Crystallization Behavior and Mechanical Properties of Microinjection Molded High Density Polyethylene Parts

Abstract

Ultra-thin high density polyethylene (HDPE) parts with two different molecular weights were prepared by microinjection molding (MIM). The dependence of crystalline morphology and orientation, as well as the resulting mechanical properties of the samples, on molecular weight is described. The toughness of the high-molecular-weight (HMW) sample was over 2 times that of the low-molecular-weight (LMW) one, in parallel with a significant increase of tensile strength. Microstructure characterizations, including differential scanning calorimetry (DSC), wide-angle X-ray diffraction (WAXD) and small-angle X-ray scattering (SAXS), were performed to investigate the variations of the microstructure.
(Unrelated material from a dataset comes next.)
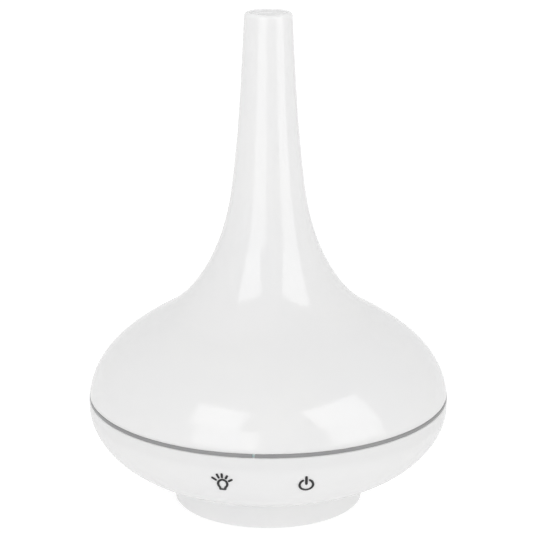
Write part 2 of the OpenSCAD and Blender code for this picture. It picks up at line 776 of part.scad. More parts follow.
module dc_jack() {
    color("black") difference() {
        translate([-jack_w / 2, jack_face_y - jack_len, board_z - jack_h]) cube([jack_w, jack_len, jack_h]);
        translate([0, jack_face_y + 1, jack_axis_z]) rotate([90, 0, 0])
            cylinder(r = jack_bore_r, h = jack_bore_len + 1);
    }
}

module dc_jack_pin() {
    start_y = jack_face_y - jack_bore_len;
    color("silver") translate([0, start_y, jack_axis_z]) rotate([-90, 0, 0])
        rotate_extrude() polygon([[0, 0], [jack_pin_r, 0], [jack_pin_r, jack_pin_len],
            [jack_pin_r - 0.3, jack_pin_len + 0.3], [0, jack_pin_len + 0.3]]);
}

module touch_board() {
    color("darkgreen") difference() {
        translate([-touch_board_w / 2, touch_board_y - touch_board_t, touch_z - touch_board_h / 2])
            cube([touch_board_w, touch_board_t, touch_board_h]);
        for (x = [-1, 1]) translate([x * touch_boss_x, touch_board_y + 1, touch_z]) rotate([90, 0, 0])
            cylinder(r = small_screw_r + screw_clearance, h = touch_board_t + 2);
    }
}

module touch_screws() {
    color("silver") for (x = [-1, 1]) translate([x * touch_boss_x, touch_board_y, touch_z])
        rotate([90, 0, 0]) screw(small_screw_r, small_head_r, small_head_h, touch_board_t + 3.5);
}

// Each spring is a stack of turns between the touch board and the wall behind its icon
module touch_springs() {
    turn_r = 0.35;
    turns = 3;
    color("silver") for (x = [lamp_x, power_x]) {
        wall_r = radius_at(inner_outline, touch_z - spring_r) - 0.35;
        wall_y = -sqrt(wall_r * wall_r - (abs(x) + spring_r) * (abs(x) + spring_r));
        front_y = touch_board_y - touch_board_t;
        space = front_y - wall_y;
        translate([x, front_y, touch_z]) rotate([90, 0, 0]) difference() {
            cylinder(r = spring_r, h = space);
            translate([0, 0, -1]) cylinder(r = spring_r - 2 * turn_r, h = space + 2);
            for (i = [0:turns - 1]) translate([0, 0, space * (i + 0.6) / (turns + 0.2)])
                rotate_extrude() translate([spring_r, 0]) circle(r = turn_r * 0.8, $fn = 16);
        }
    }
}

// ---- Printed icons ----

module band(path, w) {
    polygon(concat(inset(path, w / 2), reversed(inset(path, -w / 2))));
}

module thick_line(from, to, w) {
    band([from, to], w);
    for (end = [from, to]) translate(end) circle(d = w, $fn = 12);
}

module bulb_outline() {
    glass_w = 2;
    glass_h = 2.4;
    stem = [1, -3.2];
    glass = [for (p = arc([0, 0], 1, 232, -52, 20)) [glass_w * p[0], glass_h * p[1]]];
    band(concat([[-stem[0], stem[1]]], glass, [stem]), icon_line);
    thick_line([-stem[0], stem[1]], stem, icon_line);
}

module power_arc() {
    ring_r = power_size / 2 - icon_line / 2;
    gap = 31;
    band(arc([0, 0], ring_r, 90 + gap, 450 - gap, 24), icon_line);
    for (a = [-gap, gap]) translate(ring_r * [sin(a), cos(a)]) circle(d = icon_line, $fn = 12);
}

// A skin that stands on the lower housing, cut to the shape of one stroke
module stroke_on_housing(x, z) {
    skin = cut_line(outline, foot_top_z + 8, ring_bottom_z - 2);
    proud = cut_line(inset(outline, -icon_t), foot_top_z + 8, ring_bottom_z - 2);
    intersection() {
        rotate_extrude() polygon(concat(skin, reversed(proud)));
        translate([x, 0, z]) rotate([90, 0, 0]) linear_extrude(body_r + 5) children();
    }
}

module lamp_icon() {
    bulb_z = touch_z - 0.4;
    color("dimgray") {
        stroke_on_housing(lamp_x, bulb_z) bulb_outline();
        for (ray = [[-51, 3.75, 5.4], [-26, 4, 5.7], [-3.5, 4, 5.5], [23, 3.7, 4.9], [57, 3.35, 4.7]])
            stroke_on_housing(lamp_x, bulb_z)
                rotate(-ray[0]) thick_line([0, ray[1]], [0, ray[2]], icon_line);
    }
}

module power_icon() {
    ring_z = touch_z - 0.5;
    color("dimgray") {
        stroke_on_housing(power_x, ring_z) power_arc();
        stroke_on_housing(power_x, ring_z) thick_line([0, 0.6], [0, power_size / 2 + 0.7], 1.2);
    }
}

// ---- Wires ----

socket_top_z = board_top_z + socket_h - 0.6;

// Parallel wires from one end of a lead to the other. Each pull is the reach of the straight part at that end.
module lead(from, pull_from, step_from, to, pull_to, step_to, count, across, by = [], by_way = []) {
    for (i = [0:count - 1]) let (
        k = i - (count - 1) / 2,
        a = from + k * step_from,
        d = to + k * step_to,
        path = len(by) == 0
            ? bezier(a, a + pull_from, d + pull_to, d, 12)
            : let (middle = by + k * step_from) concat(
                bezier(a, a + pull_from, middle - by_way, middle, 8),
                skip_first(bezier(middle, middle + by_way, d + pull_to, d, 8))))
        wire(path, pull_from, -pull_to, across, wire_r);
}

module fan_wires() {
    at = sockets_at[0];
    color("firebrick") lead([at[0], at[1], socket_top_z], [0, 0, 7], [2, 0, 0],
        [-fan_size / 2, -fan_offset + 6, fan_z + 5], [-6, 0, 0], [0, 0, 2], 2, [0, 1, 0]);
}

module transducer_wires() {
    at = sockets_at[1];
    color("ivory") lead([at[0], at[1], socket_top_z], [0, 0, 5], [0, 2, 0],
        [-2, 2, seal_z + seal_cheek], [0, 0, -6.5], [0, 2, 0], 2, [0, 1, 0]);
}

module led_wires() {
    at = sockets_at[2];
    color("royalblue") lead([at[0], at[1], socket_top_z], [0, 0, 3], [0, 2, 0],
        [15, 16.5, led_board_z], [0, 0, -3], [0, 2, 0], 3, [0, 1, 0]);
}

module touch_wires() {
    at = sockets_at[3];
    color("goldenrod") lead([at[0], at[1], socket_top_z], [0, 0, 5], [2, 0, 0],
        [20, touch_board_y, touch_z - touch_board_h / 2 + 0.9], [0, 3, 0], [2, 0, 0], 3, [1, 0, 0],
        by = [35, -27, socket_top_z + 4.6], by_way = [1, -12, 1]);
}

top_cover();
inner_lid();
trim_ring();
lower_housing();
foot_cover();
foot_pads();
case_screws();
water_tank();
transducer_disc();
transducer_seal();
transducer_plate();
transducer_screws();
led_board();
leds();
led_screws();
air_duct();
duct_seal();
fan_frame();
fan_rotor();
fan_magnet();
fan_shaft();
fan_bush();
fan_stator();
fan_coils();
fan_screws();
main_board();
board_screws();
board_sockets();
heat_sink();
power_transistor();
inductors();
capacitors();
controller_chip();
dc_jack();
dc_jack_pin();
touch_board();
touch_springs();
touch_screws();
lamp_icon();
power_icon();
fan_wires();
transducer_wires();
led_wires();
touch_wires();
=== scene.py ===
"""Flask-shaped cool mist humidifier: smooth shells, finishes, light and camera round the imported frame.

Lengths inside the shape functions are in millimetres; hand_over() turns them into metres.
"""
import math

import bpy
import numpy as np
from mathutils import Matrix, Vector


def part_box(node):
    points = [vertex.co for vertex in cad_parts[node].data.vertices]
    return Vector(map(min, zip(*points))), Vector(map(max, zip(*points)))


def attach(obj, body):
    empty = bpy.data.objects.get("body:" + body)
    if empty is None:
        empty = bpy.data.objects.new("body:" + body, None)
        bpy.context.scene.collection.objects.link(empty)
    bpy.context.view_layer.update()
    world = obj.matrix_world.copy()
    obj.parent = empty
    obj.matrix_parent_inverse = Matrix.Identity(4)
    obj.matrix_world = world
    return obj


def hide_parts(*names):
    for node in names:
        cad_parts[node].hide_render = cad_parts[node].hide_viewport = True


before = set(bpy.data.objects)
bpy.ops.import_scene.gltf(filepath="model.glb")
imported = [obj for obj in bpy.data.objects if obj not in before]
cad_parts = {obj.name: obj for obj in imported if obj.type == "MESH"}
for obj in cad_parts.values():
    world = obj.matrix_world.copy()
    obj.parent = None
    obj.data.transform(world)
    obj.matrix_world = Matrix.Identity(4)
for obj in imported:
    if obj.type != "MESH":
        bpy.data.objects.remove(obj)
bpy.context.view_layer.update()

MM = 0.001
TURNS = 320          # steps round a large lathed shell
SMALL_TURNS = 48     # steps round a small one
CREASE = 35          # edges sharper than this many degrees stay crisp


# ---- Places taken from the frame, and the sizes that go with them ----

def corners(node):
    """Lowest and highest corner of a CAD node, in millimetres."""
    low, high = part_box(node)
    return np.array(low) / MM, np.array(high) / MM


housing_low, housing_high = corners("lower_housing")
ring_low, ring_high = corners("trim_ring")
touch_board_low, touch_board_high = corners("touch_board")

TOTAL_H = corners("top_cover")[1][2]
BODY_R = housing_high[0]
RING_BOTTOM_Z = ring_low[2]
RING_TOP_Z = ring_high[2]
JOINT_Z = (RING_BOTTOM_Z + RING_TOP_Z) / 2
FOOT_TOP_Z = housing_low[2]
FOOT_TOP_R = corners("foot_cover")[1][0]
TOUCH_Z = (touch_board_low[2] + touch_board_high[2]) / 2
TOUCH_FRONT_Y = touch_board_low[1]

WALL = 2.4           # thickness of both shells
NECK_TOP_R = 10.7
FOOT_INNER_R = FOOT_TOP_R - WALL
EDGE = 0.35          # bevel on the shells where they meet the ring


# ---- Curves in the plane [radius, height] ----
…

It is suggested that the increased crystallinity and higher degree of both molecular and lamellar orientation were beneficial to the enhancement of strength of the HMW sample. SAXS results showed that a highly oriented crystalline structure, i.e. shish-kebabs, were formed in parts of both of the two HDPE. Furthermore, a larger number of shish and kebab structure or lamellae was formed in the HMW sample due to the fact that the crystallinity was increased and the lamellar thickness and lateral crystallite size was reduced. Therefore, a stronger physical cross-linking network was formed in the HMW sample because of the increased connection points, which was in favor of the notable improvement of toughness. We suggest this issue is of great significance for achieving materials with high performance by tailoring the microstructure.